-- start of SUPPLIED ENTRIES --

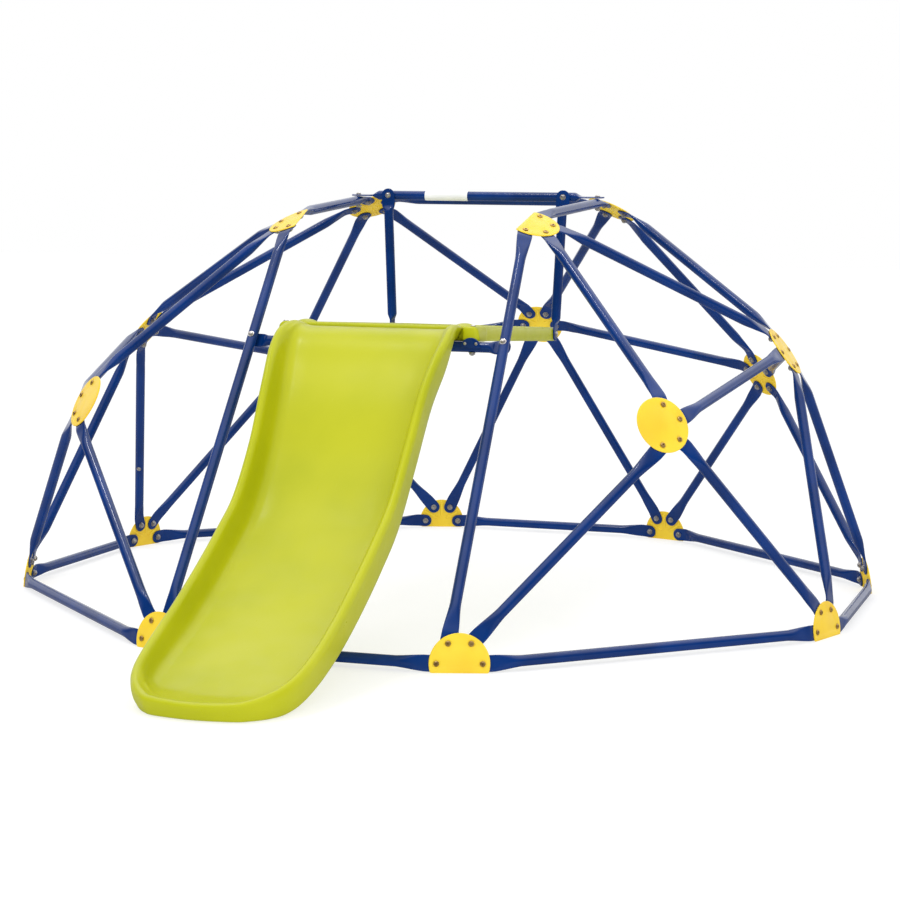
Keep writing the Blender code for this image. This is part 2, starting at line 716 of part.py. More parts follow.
# slide, bolted down through the cross bar
rings = slide_rings()
toe = Vector((0.0, SLIDE[-1][0], SLIDE[-1][1]))
slide = add_object("slide", *skin(rings), Matrix.Translation(toe), lime)
slide_bolts = []
for sign in (-1.0, 1.0):
    seat = cross_axis + SIDE * sign * SLIDE_BOLT_X + WORLD_UP * (TUBE_R + GAP)
    slide_bolts.append(bolt(seat + WORLD_UP * SLIDE_BOLT_SEAT, WORLD_UP,
                            SLIDE_BOLT_SEAT + 2.0 * TUBE_R + 2.0 * GAP, 0.0))
boolean(slide, add_object("cut_slide_bolts", *join_solids(slide_bolts), Matrix.Identity(4)), "UNION")


def centre_on_origin():
    """Shift the parts and cutters so the bounding box stands centred on the origin."""
    bpy.context.view_layer.update()
    graph = bpy.context.evaluated_depsgraph_get()
    corners = []
    for obj in parts_home.objects:
        done = obj.evaluated_get(graph)
        corners.extend(done.matrix_world @ v.co for v in done.data.vertices)
    low = Vector((min(c.x for c in corners), min(c.y for c in corners), min(c.z for c in corners)))
    high = Vector((max(c.x for c in corners), max(c.y for c in corners), max(c.z for c in corners)))
    shift = Vector((-(low.x + high.x) / 2.0, -(low.y + high.y) / 2.0, -low.z))
    for obj in list(parts_home.objects) + list(cutter_home.objects):
        obj.location = obj.location + shift
    bpy.context.view_layer.update()


centre_on_origin()
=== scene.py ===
"""Looks of the dome climber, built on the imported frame.

Fine round tubes with pressed ends, pressed hub plates, fasteners, the moulded slide and deck,
their finishes, a pale floor, soft light and the camera.
"""
import json
import math

import bmesh
import bpy
from mathutils import Matrix, Vector

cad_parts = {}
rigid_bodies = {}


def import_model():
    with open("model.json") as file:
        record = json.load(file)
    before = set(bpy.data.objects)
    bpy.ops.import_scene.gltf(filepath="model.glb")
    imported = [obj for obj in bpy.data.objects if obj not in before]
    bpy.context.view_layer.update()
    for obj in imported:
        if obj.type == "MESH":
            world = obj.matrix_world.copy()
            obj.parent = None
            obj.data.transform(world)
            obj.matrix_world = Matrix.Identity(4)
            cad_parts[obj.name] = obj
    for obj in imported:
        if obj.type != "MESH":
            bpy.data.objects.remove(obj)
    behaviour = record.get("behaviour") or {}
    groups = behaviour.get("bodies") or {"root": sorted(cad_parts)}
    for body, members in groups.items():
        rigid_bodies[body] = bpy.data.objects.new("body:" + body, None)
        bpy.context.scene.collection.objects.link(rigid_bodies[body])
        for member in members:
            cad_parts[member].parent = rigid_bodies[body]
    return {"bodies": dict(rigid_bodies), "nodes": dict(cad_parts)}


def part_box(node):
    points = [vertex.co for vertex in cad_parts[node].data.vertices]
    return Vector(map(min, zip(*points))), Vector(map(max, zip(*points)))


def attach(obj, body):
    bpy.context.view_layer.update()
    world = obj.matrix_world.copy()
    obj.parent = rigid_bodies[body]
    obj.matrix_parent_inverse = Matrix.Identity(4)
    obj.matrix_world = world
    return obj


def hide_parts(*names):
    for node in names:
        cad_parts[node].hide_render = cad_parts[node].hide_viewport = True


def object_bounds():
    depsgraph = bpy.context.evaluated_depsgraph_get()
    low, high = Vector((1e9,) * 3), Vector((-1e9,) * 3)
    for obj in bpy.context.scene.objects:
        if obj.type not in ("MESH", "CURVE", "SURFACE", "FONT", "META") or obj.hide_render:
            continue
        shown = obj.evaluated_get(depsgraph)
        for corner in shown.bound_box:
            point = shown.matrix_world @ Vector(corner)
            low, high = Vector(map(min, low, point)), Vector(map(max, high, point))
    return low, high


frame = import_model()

cad_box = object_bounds()
kept = set(frame["nodes"].values()) | set(frame["bodies"].values())
for obj in list(bpy.data.objects):
    if obj not in kept:
        bpy.data.objects.remove(obj, do_unlink=True)

# ---------------------------------------------------------------- dimensions, as in the CAD
MM = 0.001

TUBE_R = 0.0125                      # frame tube
FLAT_T = 0.004                       # pressed tube end: thickness and half width
FLAT_HALF = 0.0185
GAP = 0.0003                         # clearance between touching pieces
BEND_AT = 0.024                      # from bolt centre to the bend in the tube end
SWELL = 0.070                        # from the bend to full round tube
SHORT_SWELL = 0.020                  # the same on the cross bar, hanger bar and posts

PLATE_R = 0.067
PLATE_T = 0.0035
BOLT_CIRCLE = 0.0505
FLAT_CUT = 0.0204                    # from a D plate's centre to its straight edge
BASE_LEAN = math.radians(7.0)        # base plates lean in at the top

BASE_R = 1.110                       # base hubs, in four pairs
BASE_HALF = math.radians(18.75)
SIDE_R = 0.876                       # side and rear middle hubs
SIDE_Z = 0.632
FRONT_HUB = (0.716, -0.688, 0.502)
REAR_HUB = (0.696, 0.687, 0.520)
TOP_FRONT = (0.310, -0.342, 0.945)
TOP_REAR = (0.342, 0.331, 0.977)

CROSS_Z = 0.666                      # cross bar under the deck's front edge
CROSS_BEND = 0.020
CROSS_TIP = 0.65                     # its end tabs are shorter past the bolt
SADDLE_X = 0.235
SADDLE_R = 0.0245
SLIDE_BOLT_X = 0.120
HANGER_Y = 0.205                     # hanger bar over the deck's rear edge
HANGER_BEND = 0.042
POST_X = 0.245
POST_BOLT_DROP = 0.018               # post bolt below the deck's top

DECK_T = 0.036
DECK_HALF = 0.2275
DECK_BACK = 0.822
DECK_EAR_X = 0.255                   # ears of the front edge, either side of the slide
DECK_EAR_IN = 0.212
DECK_EAR_FRONT = -0.012
DECK_MID_FRONT = 0.0115
DECK_EAR_BACK = 0.060
DECK_TAPER = 0.095
DECK_TILT = math.radians(3.1)
DECK_RIM = 0.022
DECK_POCKET = 0.005                  # depth of the tray inside the rim

GROUND_Z = -(FLAT_CUT * math.cos(BASE_LEAN) + PLATE_T / 2.0 * math.sin(BASE_LEAN))

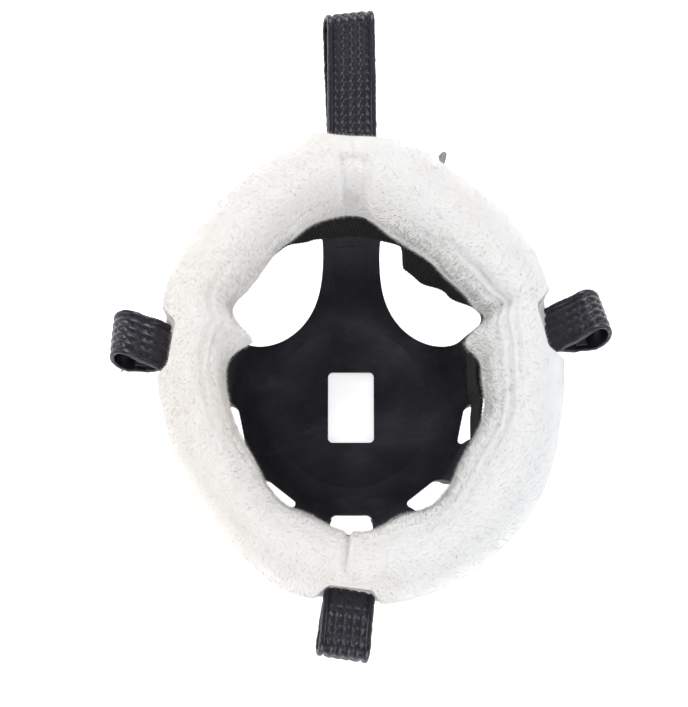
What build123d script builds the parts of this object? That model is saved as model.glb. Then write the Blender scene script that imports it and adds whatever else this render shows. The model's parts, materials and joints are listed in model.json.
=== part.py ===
from build123d import *
import math
import os

# Fleece-lined grazing muzzle, standing on its rubber base with the open end up.
# Millimetres. Origin: centre of the grass hole on the underside of the base.
# +Z up through the open end, +Y towards the nose side, +X towards the right cheek.
# Angles round the basket are in degrees from the chin (-Y), positive towards +X.

# Rubber basket
FLOOR_THICK = 3.5
WALL_THICK = 3.0
RUBBER_TOP = 90.0
GRASS_HOLE_WIDTH = 29.0
GRASS_HOLE_LENGTH = 45.0
GRASS_HOLE_CORNER = 3.0
NOTCH_WIDTH = 25.5
NOTCH_FLOOR_RADIUS = 69.0
NOTCH_CORNER = 4.0
NOTCH_REACH = 60.0
NOTCH_ANGLES = (-78, -38, 0, 38, 78)
NOSTRIL_RADIUS = 51.0
NOSTRIL_CENTRE_X = 68.0
NOSTRIL_CENTRE_Y = 86.0

# Wall surface of the cup: height, half width, half length, centre y.
# Towards the nose side it leans outward near the top.
CUP_LEVELS = (
    (0.0, 52.0, 54.0, 0.0),
    (8.0, 64.0, 66.0, 0.0),
    (25.0, 73.5, 75.5, 1.0),
    (50.0, 76.0, 83.5, 3.0),
    (72.0, 77.5, 92.5, 4.5),
    (92.0, 78.0, 97.0, 8.0),
)

# Webbing
WEB_WIDTH = 25.0
WEB_THICK = 2.0
BASKET_BAND_BOTTOM = 74.0
BAND_GAP = 1.8
STRAP_BOTTOM = 17.0
STRAPS = {
    "front_strap": 180,
    "cheek_strap_left": -99,
    "side_strap_left": -58,
    "chin_strap_left": -19,
    "chin_strap_right": 19,
    "side_strap_right": 58,
    "cheek_strap_right": 99,
}

# Nose band and the fleece roll round it. The soft ring leans a little to the right.
RING_CENTRE_X = 5.0
RING_CENTRE_Y = 8.0
NOSE_BAND_HALF_WIDTH = 92.0
NOSE_BAND_HALF_LENGTH = 111.0
NOSE_BAND_BOTTOM = 112.5
ROLL_HALF_THICK = 19.5
ROLL_HALF_HEIGHT = 27.0
ROLL_HALF_WIDTH = 112.0
ROLL_HALF_LENGTH = 131.5
ROLL_CENTRE_Z = NOSE_BAND_BOTTOM + WEB_WIDTH / 2

# Headcollar loops
LOOP_WIDTH = 28.0
COVER_THICK = 2.2
TAPE_THICK = 1.0
TAPE_WIDTH = 22.0
CLEARANCE = 0.3
LOOP_HINGE_Z = 120.0
FLAP_END = 3.0
PILE_TAPE_START = 2.0
HOOK_TAPE_START = 4.0
HOOK_TAPE_PAST_LAP = 4.0
# name: hinge x, hinge y, direction in degrees from +X, reach, fold radius, lap length
LOOPS = {
    "front_loop": (0.0, 141.2, 91.5, 70.0, 4.4, 16.0),
    "chin_loop": (-2.5, -125.4, -97, 26.5, 5.2, 6.0),
    "left_loop": (-109.3, 19.0, 169, 25.0, 7.2, 6.0),
    "right_loop": (118.4, 30.0, 15, 25.5, 7.2, 6.0),
}

# Blank label, sewn in under the roll
LABEL_THICK = 0.8
LABEL_HEIGHT = 14.0
LABEL_DEPTH = 12.0
LABEL_STAND_OUT = 4.5
LABEL_ANGLE = 158
LABEL_DROP = 8.0

# Side of a cutting block that is larger than the whole muzzle
BEYOND = 400.0


def save(name, shape):
    """Writes one named piece and prints its size."""
    export_step(shape, os.path.join("parts", name + ".step"))
    box = shape.bounding_box()
    print(f"{name:24s} solids {len(shape.solids()):2d}  volume {shape.volume / 1000:8.2f} cm3 "
          f" z {box.min.Z:6.1f} to {box.max.Z:6.1f}")


def direction(angle):
    """Unit vector away from the basket's axis, at an angle from the chin."""
    turn = math.radians(angle)
    return Vector(math.sin(turn), -math.cos(turn), 0)


def cup_face(level, grow):
    height, half_width, half_length, centre_y = level
    return Pos(0, centre_y, height) * Ellipse(half_width + grow, half_length + grow)


def collar_face(height, grow):
    outline = Ellipse(NOSE_BAND_HALF_WIDTH + grow, NOSE_BAND_HALF_LENGTH + grow)
    return Pos(RING_CENTRE_X, RING_CENTRE_Y, height) * outline


def cup(grow):
    """Solid inside the basket's wall surface, grown outward."""
    return loft([cup_face(level, grow) for level in CUP_LEVELS])


def whole_wall(grow):
    """The cup, the flare above it and the collar of the nose band."""
    flare = loft([cup_face(CUP_LEVELS[-1], grow), collar_face(NOSE_BAND_BOTTOM, grow)], ruled=True)
    collar = extrude(collar_face(NOSE_BAND_BOTTOM, grow), WEB_WIDTH)
    return cup(grow) + flare + collar


def notch(angle):
    """Upright cutter for one gap between two petals."""
    outline = RectangleRounded(NOTCH_REACH, NOTCH_WIDTH, NOTCH_CORNER)
    cutter = extrude(Pos(NOTCH_FLOOR_RADIUS + NOTCH_REACH / 2, 0, 0) * outline, BEYOND)
    return Rot(0, 0, angle - 90) * cutter


def rubber_basket():
    shell = cup(0) - Pos(0, 0, FLOOR_THICK) * cup(-WALL_THICK)
    above = Box(BEYOND, BEYOND, BEYOND, align=(Align.CENTER, Align.CENTER, Align.MIN))
    shell -= Pos(0, 0, RUBBER_TOP) * above
    for angle in NOTCH_ANGLES:
        shell -= notch(angle)
    for side in (-1, 1):
        nostril = Cylinder(NOSTRIL_RADIUS, BEYOND)
        shell -= Pos(side * NOSTRIL_CENTRE_X, NOSTRIL_CENTRE_Y, 0) * nostril
    hole = RectangleRounded(GRASS_HOLE_WIDTH, GRASS_HOLE_LENGTH, GRASS_HOLE_CORNER)
    return shell - extrude(Pos(0, 0, -FLOOR_THICK) * hole, 3 * FLOOR_THICK)


def wall_level(height):
    """Wall surface at a height near the rubber's top, on the straight line through the last two levels."""
    below, above = CUP_LEVELS[-2:]
    share = (height - below[0]) / (above[0] - below[0])
    return tuple(low + (high - low) * share for low, high in zip(below, above))


def basket_band():
    """Webbing ring that lies inside the rubber's top and leans with it."""
    ends = [wall_level(BASKET_BAND_BOTTOM), wall_level(BASKET_BAND_BOTTOM + WEB_WIDTH)]
    gap = WALL_THICK + BAND_GAP
    outer, inner = (loft([cup_face(level, -inset) for level in ends]) for inset in (gap, gap + WEB_THICK))
    return outer - inner


def nose_band():
    return extrude(collar_face(NOSE_BAND_BOTTOM, 0) - collar_face(NOSE_BAND_BOTTOM, -WEB_THICK), WEB_WIDTH)


def straps():
    """The upright webbing straps, lying on the petals and on the nose band."""
    skin = whole_wall(WEB_THICK) - whole_wall(0)
    top = NOSE_BAND_BOTTOM + WEB_WIDTH
    pieces = {}
    for name, angle in STRAPS.items():
        slab = Box(BEYOND, WEB_WIDTH, top - STRAP_BOTTOM, align=(Align.MIN, Align.CENTER, Align.MIN))
        slab = Rot(0, 0, angle - 90) * Pos(0, 0, STRAP_BOTTOM) * slab
        pieces[name] = skin & slab
    return pieces


def roll():
    """The whole fleece roll, before the bands and straps inside it are taken out."""
    path = Pos(RING_CENTRE_X, RING_CENTRE_Y, ROLL_CENTRE_Z) * Ellipse(
        ROLL_HALF_WIDTH - ROLL_HALF_THICK, ROLL_HALF_LENGTH - ROLL_HALF_THICK)
    rim = path.edges()[0]
    start = Plane(rim @ 0, x_dir=(0, 0, 1), z_dir=rim % 0)
    section = start * Ellipse(ROLL_HALF_HEIGHT, ROLL_HALF_THICK)
    return sweep(section, path=rim)


def fleece_halves(inner_pieces):
    """The roll in two halves that meet in the middle plane, hollow for what they wrap."""
    solid = roll()
    for piece in inner_pieces:
        solid -= piece
    left = solid & Box(BEYOND, BEYOND, BEYOND, align=(Align.MAX, Align.CENTER, Align.CENTER))
    right = solid & Box(BEYOND, BEYOND, BEYOND, align=(Align.MIN, Align.CENTER, Align.CENTER))
    return left, right


def loop_outline(reach, fold_radius, lap, grow):
    """Side outline of a loop: a flat lap at the root and a round fold at the outer end."""
    stack = TAPE_THICK + COVER_THICK
    fold = Pos(reach - fold_radius - stack, 0) * Circle(fold_radius + grow)
    half_lap = CLEARANCE / 2 + grow
    flat = Pos(lap / 2, 0) * Rectangle(lap, 2 * half_lap)
    return make_hull((fold + flat).edges())


def stretch(start, end):
    """Face that keeps the part of a loop's outline between two distances from its root."""
    return Pos(start, 0) * Rectangle(end - start, BEYOND, align=(Align.MIN, Align.CENTER))


def loop_pieces(reach, fold_radius, lap):
    """The four pieces of a loop, in its own frame: +X out, +Z up, hinge line through zero."""
    stack = TAPE_THICK + COVER_THICK
    cavity = loop_outline(reach, fold_radius, lap, 0)
    tape_outline = loop_outline(reach, fold_radius, lap, TAPE_THICK)
    cover_outline = loop_outline(reach, fold_radius, lap, stack)
    gap = CLEARANCE / 2
    upper = Pos(0, gap) * Rectangle(BEYOND, BEYOND, align=(Align.CENTER, Align.MIN))
    lower = Pos(0, -gap) * Rectangle(BEYOND, BEYOND, align=(Align.CENTER, Align.MAX))
    flap_part = stretch(FLAP_END, BEYOND)
    limb = stretch(PILE_TAPE_START, reach - fold_radius - stack)
    hook_limb = stretch(HOOK_TAPE_START, HOOK_TAPE_START + lap + HOOK_TAPE_PAST_LAP)
    cover_ring = cover_outline - tape_outline
    tape_ring = tape_outline - cavity
    faces = {
        "lower_cover": (cover_ring & lower, LOOP_WIDTH),
        "upper_cover": (cover_ring & upper & flap_part, LOOP_WIDTH),
        "pile_tape": (tape_ring & lower & limb, TAPE_WIDTH),
        "hook_tape": (tape_ring & upper & hook_limb, TAPE_WIDTH),
    }
    lift = gap + TAPE_THICK + COVER_THICK / 2
    side = Plane(origin=(0, 0, lift), x_dir=(1, 0, 0), z_dir=(0, -1, 0))
    solids = {}
    for name, (face, width) in faces.items():
        solids[name] = extrude(side * face, width / 2, both=True)
    return solids


def label():
    """A small blank tab standing out of the roll's outer side."""
    out = direction(LABEL_ANGLE)
    wide = ROLL_HALF_WIDTH + LABEL_STAND_OUT
    long = ROLL_HALF_LENGTH + LABEL_STAND_OUT
    reach = 1 / math.hypot(out.X / wide, out.Y / long)
    tab = Box(LABEL_DEPTH, LABEL_THICK, LABEL_HEIGHT, align=(Align.MAX, Align.CENTER, Align.CENTER))
    centre = Pos(RING_CENTRE_X, RING_CENTRE_Y, ROLL_CENTRE_Z - LABEL_DROP)
    return centre * Rot(0, 0, LABEL_ANGLE - 90) * Pos(reach, 0, 0) * tab


def main():
    os.makedirs("parts", exist_ok=True)
    save("rubber_basket", rubber_basket())
    save("basket_band", basket_band())
    band = nose_band()
    save("nose_band", band)
    strap_pieces = straps()
    for name, piece in strap_pieces.items():
        save(name, piece)
    tab = label()
    save("label", tab)
    left, right = fleece_halves([band, tab] + list(strap_pieces.values()))
    save("fleece_left", left)
    save("fleece_right", right)
    for name, (x, y, turn, reach, fold_radius, lap) in LOOPS.items():
        for piece, solid in loop_pieces(reach, fold_radius, lap).items():
            save(name + "_" + piece, Pos(x, y, LOOP_HINGE_Z) * Rot(0, 0, turn) * solid)


main()
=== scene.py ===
import bpy
import json
import math
import numpy as np
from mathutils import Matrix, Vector
from mathutils.bvhtree import BVHTree


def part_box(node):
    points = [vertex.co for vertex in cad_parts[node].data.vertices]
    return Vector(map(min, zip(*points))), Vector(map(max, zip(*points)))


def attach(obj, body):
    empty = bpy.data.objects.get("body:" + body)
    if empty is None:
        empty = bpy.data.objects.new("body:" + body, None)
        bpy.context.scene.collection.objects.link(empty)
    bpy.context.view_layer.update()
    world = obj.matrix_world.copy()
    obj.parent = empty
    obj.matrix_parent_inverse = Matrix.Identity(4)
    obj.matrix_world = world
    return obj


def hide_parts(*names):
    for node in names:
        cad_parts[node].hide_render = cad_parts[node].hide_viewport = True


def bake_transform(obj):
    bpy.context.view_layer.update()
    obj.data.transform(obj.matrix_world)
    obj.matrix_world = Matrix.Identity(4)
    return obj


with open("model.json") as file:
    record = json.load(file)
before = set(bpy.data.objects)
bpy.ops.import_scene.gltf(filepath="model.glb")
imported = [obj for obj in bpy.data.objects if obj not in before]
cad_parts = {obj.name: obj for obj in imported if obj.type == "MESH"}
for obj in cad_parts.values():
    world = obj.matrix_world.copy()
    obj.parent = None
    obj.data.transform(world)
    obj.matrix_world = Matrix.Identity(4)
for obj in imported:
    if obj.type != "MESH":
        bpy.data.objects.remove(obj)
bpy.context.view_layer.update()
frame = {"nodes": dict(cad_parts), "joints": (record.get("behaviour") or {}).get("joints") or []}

MM = 0.001
TAU = 2 * math.pi
UP = np.array([0, 0, 1])
random = np.random.default_rng(7)

# ---------------------------------------------------------------- places taken from the frame
LOOPS = ("front_loop", "chin_loop", "left_loop", "right_loop")
JOINTS = {joint["name"]: joint for joint in frame["joints"]}


def node_box(*names):
    """Lowest and highest corner of several nodes together, in metres."""
    boxes = [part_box(name) for name in names]
    low = [min(box[0][i] for box in boxes) for i in range(3)]
    high = [max(box[1][i] for box in boxes) for i in range(3)]
    return np.array(low), np.array(high)


ring_low, ring_high = node_box("fleece_left", "fleece_right")
RING_CENTRE = (ring_low + ring_high) / 2
RING_HALF_X = (ring_high[0] - ring_low[0]) / 2
RING_HALF_Y = (ring_high[1] - ring_low[1]) / 2
ROLL_HALF_HEIGHT = (ring_high[2] - ring_low[2]) / 2


# ---------------------------------------------------------------- small tools
def turn_difference(angle, other):
    """Signed difference between two angles, between -pi and pi. Works on arrays."""
    return (angle - other + math.pi) % TAU - math.pi


def bump(x, width):
    return np.exp(-((x / width) ** 2))


def smooth_step(x, low, high):
    t = np.clip((x - low) / (high - low), 0, 1)
    return t * t * (3 - 2 * t)


def soft_limit(value, limit, softness):
    """The value, bent so that it doesn't pass the limit."""
    return value - softness * np.logaddexp(0, (value - limit) / softness)


def unit(vectors):
    return vectors / np.linalg.norm(vectors, axis=-1, keepdims=True)


def level(vector):
    """Level unit vector in the direction of the given one."""
    return unit(vector * np.array([1, 1, 0]))


def left_of(out):
    """Level unit vector a quarter turn from the given one, anticlockwise from above."""
    return np.array([-out[1], out[0], 0])


def lattice_value(ix, iy, iz, seed):
    """Repeatable random value between -1 and 1 at whole-number lattice points."""
    h = (ix * 374761393 + iy * 668265263 + iz * 2147483647 + seed * 974634777) & 0xFFFFFFFF
    h = ((h ^ (h >> 13)) * 1274126177) & 0xFFFFFFFF
    return ((h ^ (h >> 16)) & 0xFFFF) / 32767.5 - 1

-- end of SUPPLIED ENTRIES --

### WORK REQUIRED
From the records above, copy out the line with "What build123d script", the line with "ROLL_CENTRE_Z = NOSE_BAND_BOTTOM", and every line between them, word for word.

### TASK RESPONSE
What build123d script builds the parts of this object? That model is saved as model.glb. Then write the Blender scene script that imports it and adds whatever else this render shows. The model's parts, materials and joints are listed in model.json.
=== part.py ===
from build123d import *
import math
import os

# Fleece-lined grazing muzzle, standing on its rubber base with the open end up.
# Millimetres. Origin: centre of the grass hole on the underside of the base.
# +Z up through the open end, +Y towards the nose side, +X towards the right cheek.
# Angles round the basket are in degrees from the chin (-Y), positive towards +X.

# Rubber basket
FLOOR_THICK = 3.5
WALL_THICK = 3.0
RUBBER_TOP = 90.0
GRASS_HOLE_WIDTH = 29.0
GRASS_HOLE_LENGTH = 45.0
GRASS_HOLE_CORNER = 3.0
NOTCH_WIDTH = 25.5
NOTCH_FLOOR_RADIUS = 69.0
NOTCH_CORNER = 4.0
NOTCH_REACH = 60.0
NOTCH_ANGLES = (-78, -38, 0, 38, 78)
NOSTRIL_RADIUS = 51.0
NOSTRIL_CENTRE_X = 68.0
NOSTRIL_CENTRE_Y = 86.0

# Wall surface of the cup: height, half width, half length, centre y.
# Towards the nose side it leans outward near the top.
CUP_LEVELS = (
    (0.0, 52.0, 54.0, 0.0),
    (8.0, 64.0, 66.0, 0.0),
    (25.0, 73.5, 75.5, 1.0),
    (50.0, 76.0, 83.5, 3.0),
    (72.0, 77.5, 92.5, 4.5),
    (92.0, 78.0, 97.0, 8.0),
)

# Webbing
WEB_WIDTH = 25.0
WEB_THICK = 2.0
BASKET_BAND_BOTTOM = 74.0
BAND_GAP = 1.8
STRAP_BOTTOM = 17.0
STRAPS = {
    "front_strap": 180,
    "cheek_strap_left": -99,
    "side_strap_left": -58,
    "chin_strap_left": -19,
    "chin_strap_right": 19,
    "side_strap_right": 58,
    "cheek_strap_right": 99,
}

# Nose band and the fleece roll round it. The soft ring leans a little to the right.
RING_CENTRE_X = 5.0
RING_CENTRE_Y = 8.0
NOSE_BAND_HALF_WIDTH = 92.0
NOSE_BAND_HALF_LENGTH = 111.0
NOSE_BAND_BOTTOM = 112.5
ROLL_HALF_THICK = 19.5
ROLL_HALF_HEIGHT = 27.0
ROLL_HALF_WIDTH = 112.0
ROLL_HALF_LENGTH = 131.5
ROLL_CENTRE_Z = NOSE_BAND_BOTTOM + WEB_WIDTH / 2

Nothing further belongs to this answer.